Passionate. Empowered. Fighting for Change.
Tracie Washington, an attorney, community organizer, and adjunct professor in New Orleans, walked into a Campus Camp Wellstone at Dillard University last year and memories came rushing back.
Flashbacks of her four years as a student at a tiny college in Northfield, Minnesota called Carleton.
And a fast-talking professor named Paul Wellstone, “Paul taught me to love organizing; he taught me the fundamentals and, more importantly, he taught me to teach others to organize. Stopping by that Campus Camp Wellstone, I saw something in those students that I remember in myself, a spark of passion for organizing, for meaningful conversation, just like Paul taught me.”
Looking back, it’s not at all surprising that when Wellstone Action started 10 years ago, one of the first programs we launched was Campus Camp Wellstone. It was in our genes, to empower young people to organize and win change. Anne Johnson is now the Executive Director of Generation Progress; in 2003, she was one of a handful of the original staff at Wellstone:
“Like a lot of good ideas, the idea for Campus Camp Wellstone happened on a road trip with another Wellstone staffer, Elana Schwartzman. From our first Campus Camp at Carleton, we went from 0-60 really quickly, hosting 20-30 Campus Camps annually within a year. We touched a nerve of what was needed at colleges: training our generation with real skills around organizing, and developing progressive capacity on campuses. Ten years later, Wellstone is at the center of the youth organizing sector, with a coalition of sophisticated and effective partner organizations all around the country.”

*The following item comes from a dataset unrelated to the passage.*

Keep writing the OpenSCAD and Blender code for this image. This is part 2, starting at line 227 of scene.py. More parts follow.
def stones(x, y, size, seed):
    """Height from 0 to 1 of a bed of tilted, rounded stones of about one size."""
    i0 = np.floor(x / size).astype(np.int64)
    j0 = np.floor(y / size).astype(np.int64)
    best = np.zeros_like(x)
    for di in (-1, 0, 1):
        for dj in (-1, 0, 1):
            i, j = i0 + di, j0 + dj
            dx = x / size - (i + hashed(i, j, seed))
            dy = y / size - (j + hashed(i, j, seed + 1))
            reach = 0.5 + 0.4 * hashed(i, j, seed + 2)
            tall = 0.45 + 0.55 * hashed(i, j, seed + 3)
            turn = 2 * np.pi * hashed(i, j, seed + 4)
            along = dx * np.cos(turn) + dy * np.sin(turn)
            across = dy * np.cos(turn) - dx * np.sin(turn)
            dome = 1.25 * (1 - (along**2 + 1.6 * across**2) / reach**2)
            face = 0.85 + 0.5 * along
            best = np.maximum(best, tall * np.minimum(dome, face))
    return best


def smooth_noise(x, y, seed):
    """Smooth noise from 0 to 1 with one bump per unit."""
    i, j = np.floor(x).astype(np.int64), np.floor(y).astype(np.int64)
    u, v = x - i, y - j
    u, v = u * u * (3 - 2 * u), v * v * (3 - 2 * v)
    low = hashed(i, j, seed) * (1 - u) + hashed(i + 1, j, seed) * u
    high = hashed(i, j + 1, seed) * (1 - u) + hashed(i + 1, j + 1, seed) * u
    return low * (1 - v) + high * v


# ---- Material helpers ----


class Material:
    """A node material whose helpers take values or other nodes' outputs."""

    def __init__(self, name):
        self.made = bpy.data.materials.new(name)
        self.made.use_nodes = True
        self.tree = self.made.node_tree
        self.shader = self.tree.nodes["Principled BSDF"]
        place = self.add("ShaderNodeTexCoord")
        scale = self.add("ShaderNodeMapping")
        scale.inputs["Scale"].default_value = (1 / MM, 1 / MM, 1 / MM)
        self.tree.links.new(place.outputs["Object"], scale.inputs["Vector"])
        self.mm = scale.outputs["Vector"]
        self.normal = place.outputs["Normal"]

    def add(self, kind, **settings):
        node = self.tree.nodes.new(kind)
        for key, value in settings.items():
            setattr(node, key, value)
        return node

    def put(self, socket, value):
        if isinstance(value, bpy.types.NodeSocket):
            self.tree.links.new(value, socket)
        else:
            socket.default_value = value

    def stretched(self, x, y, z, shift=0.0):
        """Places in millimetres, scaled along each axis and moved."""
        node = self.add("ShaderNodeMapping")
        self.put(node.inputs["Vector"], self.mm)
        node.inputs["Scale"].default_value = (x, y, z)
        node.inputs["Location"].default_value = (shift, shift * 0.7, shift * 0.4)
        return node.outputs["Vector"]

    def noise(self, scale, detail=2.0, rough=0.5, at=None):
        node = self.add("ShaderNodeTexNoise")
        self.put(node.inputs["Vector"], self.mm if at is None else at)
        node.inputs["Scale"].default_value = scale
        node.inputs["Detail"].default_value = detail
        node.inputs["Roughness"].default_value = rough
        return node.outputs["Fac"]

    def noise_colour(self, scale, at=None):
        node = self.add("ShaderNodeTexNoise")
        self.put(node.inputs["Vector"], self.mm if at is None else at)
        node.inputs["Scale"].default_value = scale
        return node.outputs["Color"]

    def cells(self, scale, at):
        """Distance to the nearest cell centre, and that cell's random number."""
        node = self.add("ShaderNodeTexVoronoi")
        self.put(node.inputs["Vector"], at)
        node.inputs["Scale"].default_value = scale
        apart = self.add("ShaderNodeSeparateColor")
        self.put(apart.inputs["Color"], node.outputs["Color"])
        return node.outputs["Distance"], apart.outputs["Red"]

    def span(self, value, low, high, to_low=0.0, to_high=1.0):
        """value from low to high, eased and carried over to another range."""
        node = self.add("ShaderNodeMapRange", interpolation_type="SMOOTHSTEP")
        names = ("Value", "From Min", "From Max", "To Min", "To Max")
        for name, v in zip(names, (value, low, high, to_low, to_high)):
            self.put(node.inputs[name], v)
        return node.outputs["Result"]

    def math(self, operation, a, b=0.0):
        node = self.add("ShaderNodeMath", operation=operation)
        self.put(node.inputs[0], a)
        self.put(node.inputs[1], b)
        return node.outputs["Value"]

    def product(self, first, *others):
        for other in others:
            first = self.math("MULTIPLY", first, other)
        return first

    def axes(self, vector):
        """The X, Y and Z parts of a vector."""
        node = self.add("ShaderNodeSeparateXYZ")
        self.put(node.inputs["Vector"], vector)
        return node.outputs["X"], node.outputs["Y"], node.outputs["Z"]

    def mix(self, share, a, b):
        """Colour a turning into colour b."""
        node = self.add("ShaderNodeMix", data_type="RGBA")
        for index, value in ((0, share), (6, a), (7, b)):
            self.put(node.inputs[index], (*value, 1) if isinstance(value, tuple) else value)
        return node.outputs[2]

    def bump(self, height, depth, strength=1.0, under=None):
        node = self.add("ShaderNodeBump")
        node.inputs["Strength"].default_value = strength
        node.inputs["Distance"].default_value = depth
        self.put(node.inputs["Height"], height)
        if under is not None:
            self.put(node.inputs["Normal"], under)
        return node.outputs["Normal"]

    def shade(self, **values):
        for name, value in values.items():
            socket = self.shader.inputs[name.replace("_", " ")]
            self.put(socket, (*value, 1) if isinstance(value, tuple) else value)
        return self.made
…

It’s never been more important for us to grow our progressive movement, with young leaders at its core. Student debt pushes the American dream further out of reach, yet young voices are routinely ignored. Guns enter our campuses with tragic results, yet youth are excluded from public policy decisions that affect their safety. DREAMers seek human rights and are rebuffed by partisan bickering.
The exclusion of young leaders is especially true in Texas, where for generations, conservatives have propelled their agenda forward, censoring textbooks, using tax dollars to pay for private school vouchers, and worse. For far too long, representation in Texas has not reflected the state’s rapidly changing communities.

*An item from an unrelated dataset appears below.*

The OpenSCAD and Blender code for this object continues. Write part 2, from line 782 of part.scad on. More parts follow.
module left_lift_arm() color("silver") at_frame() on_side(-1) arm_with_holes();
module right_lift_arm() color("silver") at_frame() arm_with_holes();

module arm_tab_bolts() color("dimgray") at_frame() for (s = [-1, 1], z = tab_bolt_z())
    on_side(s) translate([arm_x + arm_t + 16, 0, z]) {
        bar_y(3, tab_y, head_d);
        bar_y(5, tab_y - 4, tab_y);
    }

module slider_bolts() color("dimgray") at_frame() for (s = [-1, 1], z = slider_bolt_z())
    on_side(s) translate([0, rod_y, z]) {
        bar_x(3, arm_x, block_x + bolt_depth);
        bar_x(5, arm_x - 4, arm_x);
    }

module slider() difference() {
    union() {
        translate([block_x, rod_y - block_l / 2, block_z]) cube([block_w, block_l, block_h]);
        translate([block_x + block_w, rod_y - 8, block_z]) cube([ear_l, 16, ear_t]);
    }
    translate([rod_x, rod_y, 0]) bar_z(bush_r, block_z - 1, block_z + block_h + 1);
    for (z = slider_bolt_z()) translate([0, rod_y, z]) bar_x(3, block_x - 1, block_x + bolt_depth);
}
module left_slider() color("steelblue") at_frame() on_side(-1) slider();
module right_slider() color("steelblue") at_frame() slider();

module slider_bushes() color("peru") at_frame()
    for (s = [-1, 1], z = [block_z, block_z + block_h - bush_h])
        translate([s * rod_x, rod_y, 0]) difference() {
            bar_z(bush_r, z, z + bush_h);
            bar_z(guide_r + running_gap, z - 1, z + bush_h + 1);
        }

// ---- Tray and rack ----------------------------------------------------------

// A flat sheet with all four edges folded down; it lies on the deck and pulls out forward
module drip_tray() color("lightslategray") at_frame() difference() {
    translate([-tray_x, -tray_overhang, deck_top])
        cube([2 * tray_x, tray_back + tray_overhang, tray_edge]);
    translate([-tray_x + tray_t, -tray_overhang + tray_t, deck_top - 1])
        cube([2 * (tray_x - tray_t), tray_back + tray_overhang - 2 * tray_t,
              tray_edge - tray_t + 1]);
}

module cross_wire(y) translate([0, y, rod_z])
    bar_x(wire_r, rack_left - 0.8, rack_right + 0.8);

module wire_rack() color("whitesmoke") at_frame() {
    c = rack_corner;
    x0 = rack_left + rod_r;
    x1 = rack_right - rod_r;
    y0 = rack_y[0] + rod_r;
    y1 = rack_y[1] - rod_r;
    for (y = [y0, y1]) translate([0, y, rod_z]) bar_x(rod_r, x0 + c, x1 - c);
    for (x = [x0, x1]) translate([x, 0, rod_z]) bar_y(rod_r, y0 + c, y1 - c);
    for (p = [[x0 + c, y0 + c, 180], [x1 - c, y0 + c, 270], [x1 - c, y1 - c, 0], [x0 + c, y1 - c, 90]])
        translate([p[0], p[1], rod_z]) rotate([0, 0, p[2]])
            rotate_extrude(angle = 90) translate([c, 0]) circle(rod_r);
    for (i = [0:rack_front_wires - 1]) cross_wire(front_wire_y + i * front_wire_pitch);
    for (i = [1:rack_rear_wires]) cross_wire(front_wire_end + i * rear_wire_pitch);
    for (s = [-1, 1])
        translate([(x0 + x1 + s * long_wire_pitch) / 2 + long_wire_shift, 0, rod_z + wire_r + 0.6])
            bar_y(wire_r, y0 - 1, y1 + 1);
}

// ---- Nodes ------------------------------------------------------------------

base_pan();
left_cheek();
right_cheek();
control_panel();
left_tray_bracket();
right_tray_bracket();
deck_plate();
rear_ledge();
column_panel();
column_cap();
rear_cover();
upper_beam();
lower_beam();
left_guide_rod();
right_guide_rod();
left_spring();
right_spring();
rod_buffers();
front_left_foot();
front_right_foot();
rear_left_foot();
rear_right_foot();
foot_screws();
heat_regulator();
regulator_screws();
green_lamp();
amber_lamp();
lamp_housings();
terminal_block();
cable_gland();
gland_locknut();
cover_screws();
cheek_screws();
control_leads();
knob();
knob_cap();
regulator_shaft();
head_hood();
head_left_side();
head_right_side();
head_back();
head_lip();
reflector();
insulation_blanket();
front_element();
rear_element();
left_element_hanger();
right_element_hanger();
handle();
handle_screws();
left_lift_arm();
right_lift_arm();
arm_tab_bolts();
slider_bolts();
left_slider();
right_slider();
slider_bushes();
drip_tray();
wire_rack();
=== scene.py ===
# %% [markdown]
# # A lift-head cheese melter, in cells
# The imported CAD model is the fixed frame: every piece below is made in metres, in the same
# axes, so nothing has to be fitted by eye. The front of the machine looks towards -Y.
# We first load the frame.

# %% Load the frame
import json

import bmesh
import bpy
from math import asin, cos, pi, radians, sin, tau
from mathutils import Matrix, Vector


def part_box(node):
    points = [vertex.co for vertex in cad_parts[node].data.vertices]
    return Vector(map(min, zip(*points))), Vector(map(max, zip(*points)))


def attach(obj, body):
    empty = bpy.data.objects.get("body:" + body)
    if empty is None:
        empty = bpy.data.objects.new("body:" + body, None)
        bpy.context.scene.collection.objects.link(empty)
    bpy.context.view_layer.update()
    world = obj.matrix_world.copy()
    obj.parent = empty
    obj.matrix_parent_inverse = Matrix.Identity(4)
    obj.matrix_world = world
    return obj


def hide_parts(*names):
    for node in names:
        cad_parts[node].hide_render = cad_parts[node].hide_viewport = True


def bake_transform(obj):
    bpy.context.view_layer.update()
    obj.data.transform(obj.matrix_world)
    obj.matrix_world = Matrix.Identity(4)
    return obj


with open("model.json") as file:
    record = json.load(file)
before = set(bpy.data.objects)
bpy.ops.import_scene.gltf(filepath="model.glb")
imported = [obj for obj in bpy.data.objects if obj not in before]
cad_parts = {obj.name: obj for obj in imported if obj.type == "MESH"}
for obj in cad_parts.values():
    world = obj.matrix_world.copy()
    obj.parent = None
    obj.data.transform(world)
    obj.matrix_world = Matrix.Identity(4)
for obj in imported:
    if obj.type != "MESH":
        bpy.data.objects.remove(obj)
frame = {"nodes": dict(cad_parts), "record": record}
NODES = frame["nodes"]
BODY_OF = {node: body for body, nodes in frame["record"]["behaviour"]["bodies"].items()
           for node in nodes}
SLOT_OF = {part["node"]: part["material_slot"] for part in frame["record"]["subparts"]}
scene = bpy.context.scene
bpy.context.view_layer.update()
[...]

So Wellstone got to work, and we partnered with the Texas Freedom Network Education Fund (TFNEF). TFNEF is the right partner for the right time because they don’t believe in simply asking young people to get involved in the final days leading up to an election; instead, they cultivate long-term leaders by putting youth organizing at the heart of their mission. “We really frame our work as the Wellstone Triangle in action,” says TFNEF’s Field Director, Val Benavidez. “We’re working on community organizing, electoral voter engagement, and meaningful policy and issue advocacy. The Triangle shows us how organizing must happen continually and what winning really looks like.”

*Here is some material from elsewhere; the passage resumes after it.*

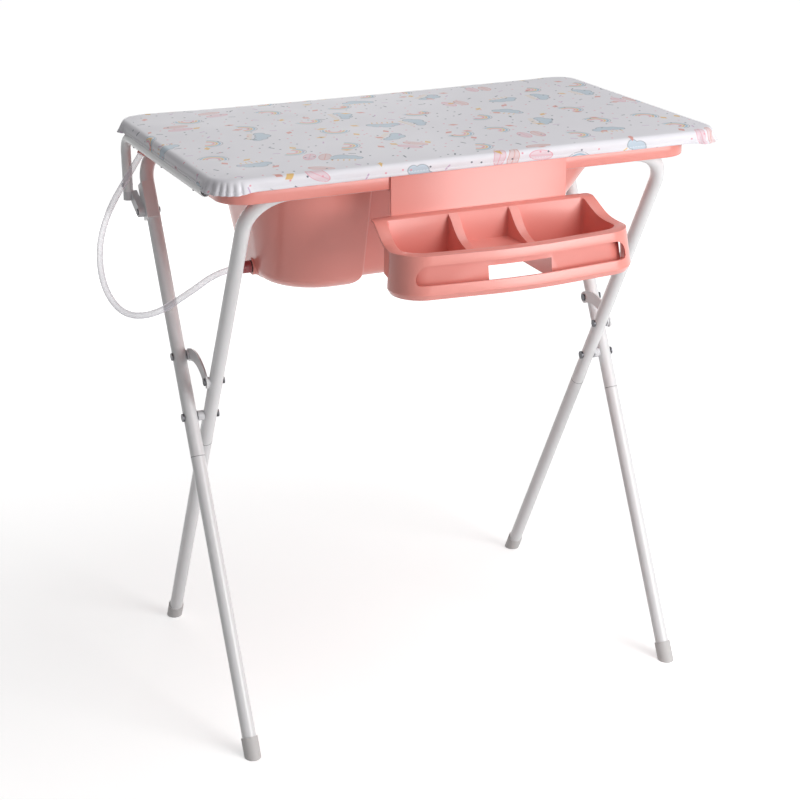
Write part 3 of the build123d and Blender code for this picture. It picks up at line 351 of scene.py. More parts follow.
def smooth_step(low, high, value):
    share = min(max((value - low) / (high - low), 0.0), 1.0)
    return share * share * (3.0 - 2.0 * share)


def lathe(name, profile, origin, axis, segments=48):
    """A turned piece: profile points are (distance along the axis, radius)."""
    axis = Vector(axis).normalized()
    across = axis.orthogonal().normalized()
    up = axis.cross(across)
    rings = []
    for along, radius in profile:
        centre = Vector(origin) + axis * along
        rings.append([centre + across * (radius * math.cos(a)) + up * (radius * math.sin(a))
                      for a in (2 * math.pi * k / segments for k in range(segments))])
    points, faces = bridge(rings)
    return mesh_object(name, points, faces)


def finish_piece(piece, material, body, replaces=()):
    """Gives a piece its material and its body, and hides the nodes it stands for."""
    piece.data.materials.clear()
    piece.data.materials.append(material)
    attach(piece, body)
    if replaces:
        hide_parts(*replaces)


# Padded top

def print_group():
    """Group for one layer of scattered motifs: place within a motif, and two random numbers for it."""
    name = "Scattered motif"
    if name in bpy.data.node_groups:
        return bpy.data.node_groups[name]
    graph, given, made = new_group(name, [
        ("Vector", "NodeSocketVector", None), ("Per metre", "NodeSocketFloat", 12.0),
        ("Offset", "NodeSocketVector", (0.0, 0.0, 0.0)), ("Turn", "NodeSocketFloat", 6.283),
        ("Randomness", "NodeSocketFloat", 0.6)],
        [("Local", "NodeSocketVector"), ("Pick", "NodeSocketFloat"), ("Tint", "NodeSocketFloat")])
    given = given.outputs
    place = graph.vector("ADD", given["Vector"], given["Offset"])
    cells = graph.add("ShaderNodeTexVoronoi", {"Vector": place, "Scale": given["Per metre"],
                                               "Randomness": given["Randomness"]}, voronoi_dimensions="2D")
    local = graph.vector("SUBTRACT", place, cells.outputs["Position"])
    turn, pick, tint = graph.add("ShaderNodeSeparateColor", {0: cells.outputs["Color"]}).outputs
    angle = graph.math("MULTIPLY", turn, given["Turn"])
    turned = graph.add("ShaderNodeVectorRotate", {"Vector": local, "Angle": angle}, rotation_type="Z_AXIS")
    for name, value in (("Local", turned.outputs[0]), ("Pick", pick), ("Tint", tint)):
        graph.link(value, made, name)
    return graph.tree


def below(graph, value, limit, soft=0.0006):
    """Mask that is 1 under a limit, with a soft edge."""
    return graph.ramp(value, limit - soft, limit + soft, 1.0, 0.0)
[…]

Over the course of the 2013-2014 school year, we led trainings on six Texas campuses, each tailored to the unique challenges of each campus. The outcome? Allison Heinrich, a senior at the University of Texas Austin, the president of the TFNEF chapter on her campus, sums up the power of our work with this story, “Right after our training, we went out to register voters and to get them to pledge to vote. I was walking back to the office and one of our sophomore members comes running up to me and says, ‘Our messaging training worked! I was talking to a guy who was totally uninterested in registering, but after a few-minute conversation, I convinced him to register!’”
Step one, help young people find a passion for organizing. Step two, create a path, straight from our training to leadership in the movement. “I’m about to graduate,” explains Allison, “and Wellstone’s training has given our younger members a skill set, and the inspiration, to become leaders in their own right.”
And that’s Wellstone Action’s youth leadership philosophy in a nutshell. Whether we’re at Dillard in New Orleans, or the University of Texas at El Paso, or Bemidji State University in Minnesota, we run our Campus Camps with strategic partners so students can attend a Camp and then have an immediate opportunity to get involved in leading this movement.
Just like Paul Wellstone did with so many of his students, we are growing a movement today that will endure for many tomorrows. With passion, with a chance to launch their organizing career, and with a deep sense of how to change their communities, that’s how young Americans are winning the Wellstone Way.